● Task requirements: Can you output the records below exactly as they are written?
— begin Supplied records —
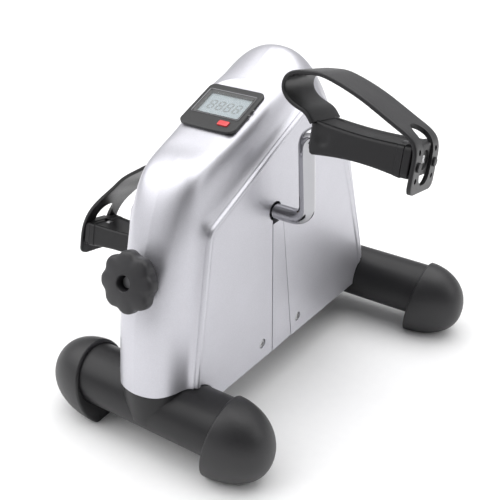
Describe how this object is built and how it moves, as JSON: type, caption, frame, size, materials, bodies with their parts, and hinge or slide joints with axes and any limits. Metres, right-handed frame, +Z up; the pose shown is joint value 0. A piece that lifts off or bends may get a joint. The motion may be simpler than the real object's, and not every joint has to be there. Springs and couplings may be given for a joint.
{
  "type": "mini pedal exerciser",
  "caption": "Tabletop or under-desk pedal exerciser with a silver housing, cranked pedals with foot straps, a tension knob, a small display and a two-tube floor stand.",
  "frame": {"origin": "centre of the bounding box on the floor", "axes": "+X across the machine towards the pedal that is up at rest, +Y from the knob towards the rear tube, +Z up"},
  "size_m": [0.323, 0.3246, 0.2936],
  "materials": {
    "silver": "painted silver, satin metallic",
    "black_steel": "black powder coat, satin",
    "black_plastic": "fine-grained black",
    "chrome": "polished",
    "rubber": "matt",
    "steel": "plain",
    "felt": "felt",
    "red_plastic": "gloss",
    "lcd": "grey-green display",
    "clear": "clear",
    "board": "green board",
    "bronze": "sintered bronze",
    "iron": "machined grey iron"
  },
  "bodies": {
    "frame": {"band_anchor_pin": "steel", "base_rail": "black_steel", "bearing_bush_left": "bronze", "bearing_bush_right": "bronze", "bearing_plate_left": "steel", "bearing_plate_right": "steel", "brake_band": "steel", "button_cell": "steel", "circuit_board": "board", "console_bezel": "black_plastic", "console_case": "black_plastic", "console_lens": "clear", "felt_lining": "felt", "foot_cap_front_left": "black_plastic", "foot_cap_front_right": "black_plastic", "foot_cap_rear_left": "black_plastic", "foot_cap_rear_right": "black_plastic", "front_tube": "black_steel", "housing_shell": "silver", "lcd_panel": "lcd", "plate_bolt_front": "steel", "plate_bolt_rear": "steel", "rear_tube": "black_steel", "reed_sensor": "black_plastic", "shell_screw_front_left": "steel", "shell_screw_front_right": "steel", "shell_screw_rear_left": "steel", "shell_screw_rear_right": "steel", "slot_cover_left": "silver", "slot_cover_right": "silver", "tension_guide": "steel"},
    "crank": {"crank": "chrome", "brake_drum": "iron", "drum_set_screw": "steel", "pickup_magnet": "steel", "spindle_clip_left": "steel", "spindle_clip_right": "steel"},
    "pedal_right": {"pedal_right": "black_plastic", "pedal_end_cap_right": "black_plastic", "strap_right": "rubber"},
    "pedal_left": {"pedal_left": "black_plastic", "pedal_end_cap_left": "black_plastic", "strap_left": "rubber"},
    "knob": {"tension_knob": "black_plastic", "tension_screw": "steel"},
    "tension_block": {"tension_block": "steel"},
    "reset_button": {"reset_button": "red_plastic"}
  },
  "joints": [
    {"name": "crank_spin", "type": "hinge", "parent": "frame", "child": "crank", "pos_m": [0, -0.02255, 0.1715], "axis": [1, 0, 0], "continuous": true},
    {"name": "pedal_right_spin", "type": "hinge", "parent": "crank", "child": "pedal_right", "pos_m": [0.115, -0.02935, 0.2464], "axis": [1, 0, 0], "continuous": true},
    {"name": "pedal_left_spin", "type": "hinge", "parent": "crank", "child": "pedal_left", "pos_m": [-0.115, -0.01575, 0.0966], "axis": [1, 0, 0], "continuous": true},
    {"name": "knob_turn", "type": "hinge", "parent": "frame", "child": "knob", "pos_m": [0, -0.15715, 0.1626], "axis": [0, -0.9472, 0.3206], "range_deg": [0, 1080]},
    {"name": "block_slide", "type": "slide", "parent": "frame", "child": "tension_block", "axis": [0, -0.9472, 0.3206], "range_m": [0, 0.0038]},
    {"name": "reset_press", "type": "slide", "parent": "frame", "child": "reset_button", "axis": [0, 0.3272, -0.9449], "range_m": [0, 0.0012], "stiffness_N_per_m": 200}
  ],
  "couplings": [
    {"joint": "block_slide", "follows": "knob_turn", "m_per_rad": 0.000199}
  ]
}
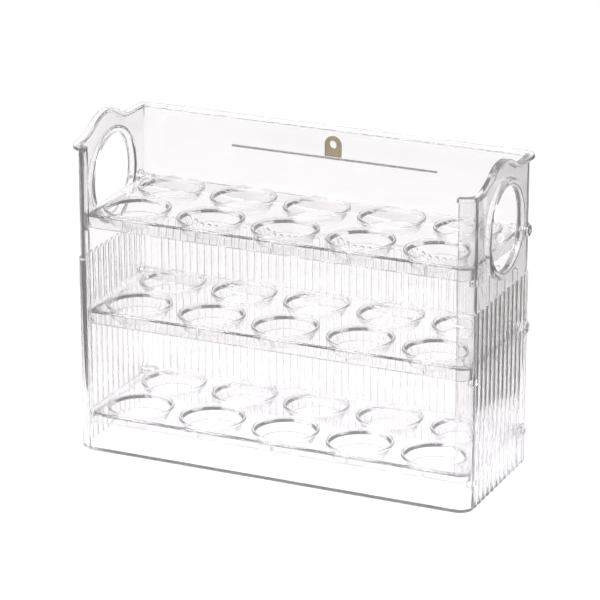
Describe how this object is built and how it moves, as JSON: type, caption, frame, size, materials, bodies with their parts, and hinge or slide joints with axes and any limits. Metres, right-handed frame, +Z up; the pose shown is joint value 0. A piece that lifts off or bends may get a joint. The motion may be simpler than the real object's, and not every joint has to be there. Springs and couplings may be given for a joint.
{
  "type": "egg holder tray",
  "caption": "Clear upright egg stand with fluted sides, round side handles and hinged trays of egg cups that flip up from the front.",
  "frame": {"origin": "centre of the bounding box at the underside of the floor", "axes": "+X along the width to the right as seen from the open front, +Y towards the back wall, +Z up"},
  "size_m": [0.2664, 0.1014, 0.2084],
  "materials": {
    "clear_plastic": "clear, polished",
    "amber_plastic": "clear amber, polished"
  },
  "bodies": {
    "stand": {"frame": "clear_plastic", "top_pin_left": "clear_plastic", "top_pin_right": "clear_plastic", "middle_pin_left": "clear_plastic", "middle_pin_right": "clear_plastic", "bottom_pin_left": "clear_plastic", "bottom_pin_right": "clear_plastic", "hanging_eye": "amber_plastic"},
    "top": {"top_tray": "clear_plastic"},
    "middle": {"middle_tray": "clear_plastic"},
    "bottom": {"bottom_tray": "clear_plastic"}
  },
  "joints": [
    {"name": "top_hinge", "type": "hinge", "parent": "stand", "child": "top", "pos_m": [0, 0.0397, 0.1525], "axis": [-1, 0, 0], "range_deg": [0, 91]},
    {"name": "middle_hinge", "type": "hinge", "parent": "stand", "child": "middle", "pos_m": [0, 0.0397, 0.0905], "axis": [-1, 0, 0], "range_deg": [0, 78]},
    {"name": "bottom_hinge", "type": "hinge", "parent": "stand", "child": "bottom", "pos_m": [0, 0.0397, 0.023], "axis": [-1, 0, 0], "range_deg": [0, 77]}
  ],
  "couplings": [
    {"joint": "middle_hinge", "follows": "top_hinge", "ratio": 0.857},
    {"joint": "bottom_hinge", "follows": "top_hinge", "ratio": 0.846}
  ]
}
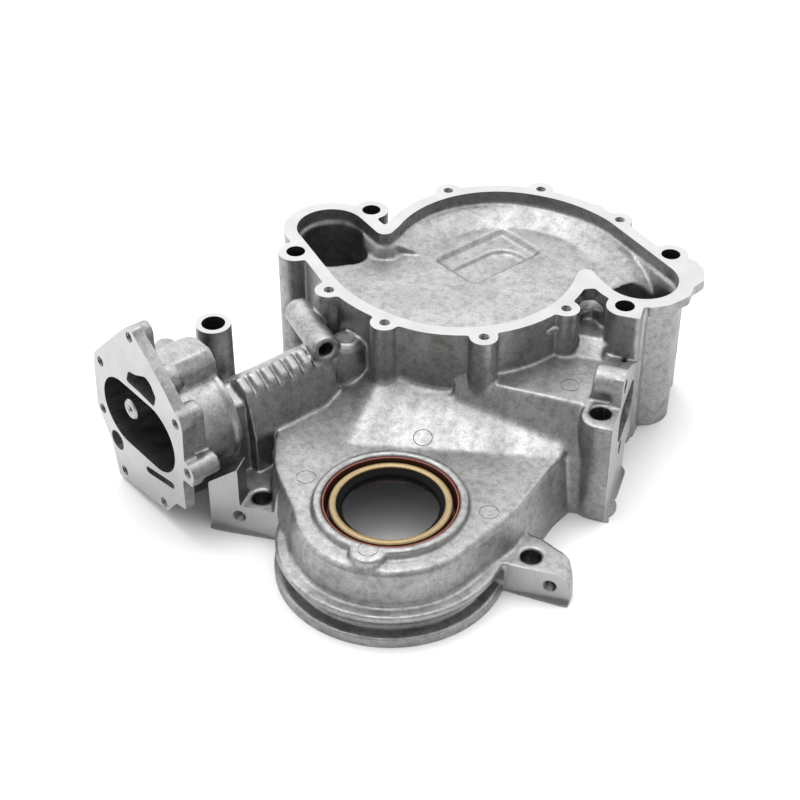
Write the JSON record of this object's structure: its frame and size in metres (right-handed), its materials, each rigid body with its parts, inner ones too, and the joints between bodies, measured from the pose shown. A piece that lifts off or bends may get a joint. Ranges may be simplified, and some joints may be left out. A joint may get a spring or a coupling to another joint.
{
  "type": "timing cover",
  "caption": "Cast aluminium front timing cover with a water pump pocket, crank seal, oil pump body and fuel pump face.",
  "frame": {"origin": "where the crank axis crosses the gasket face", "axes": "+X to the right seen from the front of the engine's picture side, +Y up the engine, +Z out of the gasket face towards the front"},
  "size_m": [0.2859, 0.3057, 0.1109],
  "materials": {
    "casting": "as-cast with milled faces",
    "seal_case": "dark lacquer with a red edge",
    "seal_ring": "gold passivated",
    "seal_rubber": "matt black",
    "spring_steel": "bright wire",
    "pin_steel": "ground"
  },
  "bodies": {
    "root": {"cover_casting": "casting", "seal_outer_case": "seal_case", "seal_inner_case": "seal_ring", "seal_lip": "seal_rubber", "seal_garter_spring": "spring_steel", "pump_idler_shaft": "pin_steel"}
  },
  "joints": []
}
— end Supplied records —
● Complete response:
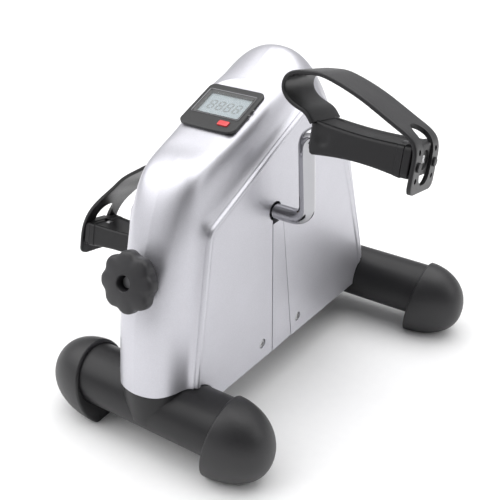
Describe how this object is built and how it moves, as JSON: type, caption, frame, size, materials, bodies with their parts, and hinge or slide joints with axes and any limits. Metres, right-handed frame, +Z up; the pose shown is joint value 0. A piece that lifts off or bends may get a joint. The motion may be simpler than the real object's, and not every joint has to be there. Springs and couplings may be given for a joint.
{
  "type": "mini pedal exerciser",
  "caption": "Tabletop or under-desk pedal exerciser with a silver housing, cranked pedals with foot straps, a tension knob, a small display and a two-tube floor stand.",
  "frame": {"origin": "centre of the bounding box on the floor", "axes": "+X across the machine towards the pedal that is up at rest, +Y from the knob towards the rear tube, +Z up"},
  "size_m": [0.323, 0.3246, 0.2936],
  "materials": {
    "silver": "painted silver, satin metallic",
    "black_steel": "black powder coat, satin",
    "black_plastic": "fine-grained black",
    "chrome": "polished",
    "rubber": "matt",
    "steel": "plain",
    "felt": "felt",
    "red_plastic": "gloss",
    "lcd": "grey-green display",
    "clear": "clear",
    "board": "green board",
    "bronze": "sintered bronze",
    "iron": "machined grey iron"
  },
  "bodies": {
    "frame": {"band_anchor_pin": "steel", "base_rail": "black_steel", "bearing_bush_left": "bronze", "bearing_bush_right": "bronze", "bearing_plate_left": "steel", "bearing_plate_right": "steel", "brake_band": "steel", "button_cell": "steel", "circuit_board": "board", "console_bezel": "black_plastic", "console_case": "black_plastic", "console_lens": "clear", "felt_lining": "felt", "foot_cap_front_left": "black_plastic", "foot_cap_front_right": "black_plastic", "foot_cap_rear_left": "black_plastic", "foot_cap_rear_right": "black_plastic", "front_tube": "black_steel", "housing_shell": "silver", "lcd_panel": "lcd", "plate_bolt_front": "steel", "plate_bolt_rear": "steel", "rear_tube": "black_steel", "reed_sensor": "black_plastic", "shell_screw_front_left": "steel", "shell_screw_front_right": "steel", "shell_screw_rear_left": "steel", "shell_screw_rear_right": "steel", "slot_cover_left": "silver", "slot_cover_right": "silver", "tension_guide": "steel"},
    "crank": {"crank": "chrome", "brake_drum": "iron", "drum_set_screw": "steel", "pickup_magnet": "steel", "spindle_clip_left": "steel", "spindle_clip_right": "steel"},
    "pedal_right": {"pedal_right": "black_plastic", "pedal_end_cap_right": "black_plastic", "strap_right": "rubber"},
    "pedal_left": {"pedal_left": "black_plastic", "pedal_end_cap_left": "black_plastic", "strap_left": "rubber"},
    "knob": {"tension_knob": "black_plastic", "tension_screw": "steel"},
    "tension_block": {"tension_block": "steel"},
    "reset_button": {"reset_button": "red_plastic"}
  },
  "joints": [
    {"name": "crank_spin", "type": "hinge", "parent": "frame", "child": "crank", "pos_m": [0, -0.02255, 0.1715], "axis": [1, 0, 0], "continuous": true},
    {"name": "pedal_right_spin", "type": "hinge", "parent": "crank", "child": "pedal_right", "pos_m": [0.115, -0.02935, 0.2464], "axis": [1, 0, 0], "continuous": true},
    {"name": "pedal_left_spin", "type": "hinge", "parent": "crank", "child": "pedal_left", "pos_m": [-0.115, -0.01575, 0.0966], "axis": [1, 0, 0], "continuous": true},
    {"name": "knob_turn", "type": "hinge", "parent": "frame", "child": "knob", "pos_m": [0, -0.15715, 0.1626], "axis": [0, -0.9472, 0.3206], "range_deg": [0, 1080]},
    {"name": "block_slide", "type": "slide", "parent": "frame", "child": "tension_block", "axis": [0, -0.9472, 0.3206], "range_m": [0, 0.0038]},
    {"name": "reset_press", "type": "slide", "parent": "frame", "child": "reset_button", "axis": [0, 0.3272, -0.9449], "range_m": [0, 0.0012], "stiffness_N_per_m": 200}
  ],
  "couplings": [
    {"joint": "block_slide", "follows": "knob_turn", "m_per_rad": 0.000199}
  ]
}
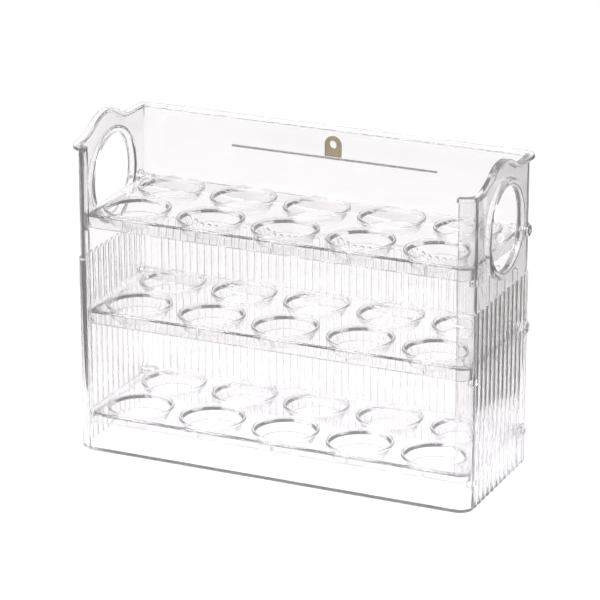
Describe how this object is built and how it moves, as JSON: type, caption, frame, size, materials, bodies with their parts, and hinge or slide joints with axes and any limits. Metres, right-handed frame, +Z up; the pose shown is joint value 0. A piece that lifts off or bends may get a joint. The motion may be simpler than the real object's, and not every joint has to be there. Springs and couplings may be given for a joint.
{
  "type": "egg holder tray",
  "caption": "Clear upright egg stand with fluted sides, round side handles and hinged trays of egg cups that flip up from the front.",
  "frame": {"origin": "centre of the bounding box at the underside of the floor", "axes": "+X along the width to the right as seen from the open front, +Y towards the back wall, +Z up"},
  "size_m": [0.2664, 0.1014, 0.2084],
  "materials": {
    "clear_plastic": "clear, polished",
    "amber_plastic": "clear amber, polished"
  },
  "bodies": {
    "stand": {"frame": "clear_plastic", "top_pin_left": "clear_plastic", "top_pin_right": "clear_plastic", "middle_pin_left": "clear_plastic", "middle_pin_right": "clear_plastic", "bottom_pin_left": "clear_plastic", "bottom_pin_right": "clear_plastic", "hanging_eye": "amber_plastic"},
    "top": {"top_tray": "clear_plastic"},
    "middle": {"middle_tray": "clear_plastic"},
    "bottom": {"bottom_tray": "clear_plastic"}
  },
  "joints": [
    {"name": "top_hinge", "type": "hinge", "parent": "stand", "child": "top", "pos_m": [0, 0.0397, 0.1525], "axis": [-1, 0, 0], "range_deg": [0, 91]},
    {"name": "middle_hinge", "type": "hinge", "parent": "stand", "child": "middle", "pos_m": [0, 0.0397, 0.0905], "axis": [-1, 0, 0], "range_deg": [0, 78]},
    {"name": "bottom_hinge", "type": "hinge", "parent": "stand", "child": "bottom", "pos_m": [0, 0.0397, 0.023], "axis": [-1, 0, 0], "range_deg": [0, 77]}
  ],
  "couplings": [
    {"joint": "middle_hinge", "follows": "top_hinge", "ratio": 0.857},
    {"joint": "bottom_hinge", "follows": "top_hinge", "ratio": 0.846}
  ]
}
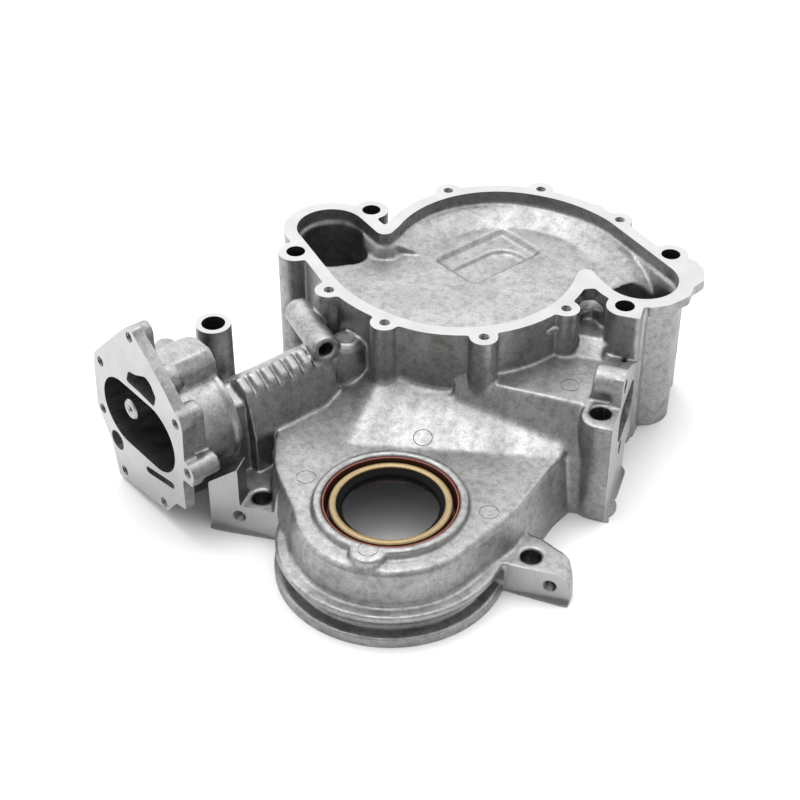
Write the JSON record of this object's structure: its frame and size in metres (right-handed), its materials, each rigid body with its parts, inner ones too, and the joints between bodies, measured from the pose shown. A piece that lifts off or bends may get a joint. Ranges may be simplified, and some joints may be left out. A joint may get a spring or a coupling to another joint.
{
  "type": "timing cover",
  "caption": "Cast aluminium front timing cover with a water pump pocket, crank seal, oil pump body and fuel pump face.",
  "frame": {"origin": "where the crank axis crosses the gasket face", "axes": "+X to the right seen from the front of the engine's picture side, +Y up the engine, +Z out of the gasket face towards the front"},
  "size_m": [0.2859, 0.3057, 0.1109],
  "materials": {
    "casting": "as-cast with milled faces",
    "seal_case": "dark lacquer with a red edge",
    "seal_ring": "gold passivated",
    "seal_rubber": "matt black",
    "spring_steel": "bright wire",
    "pin_steel": "ground"
  },
  "bodies": {
    "root": {"cover_casting": "casting", "seal_outer_case": "seal_case", "seal_inner_case": "seal_ring", "seal_lip": "seal_rubber", "seal_garter_spring": "spring_steel", "pump_idler_shaft": "pin_steel"}
  },
  "joints": []
}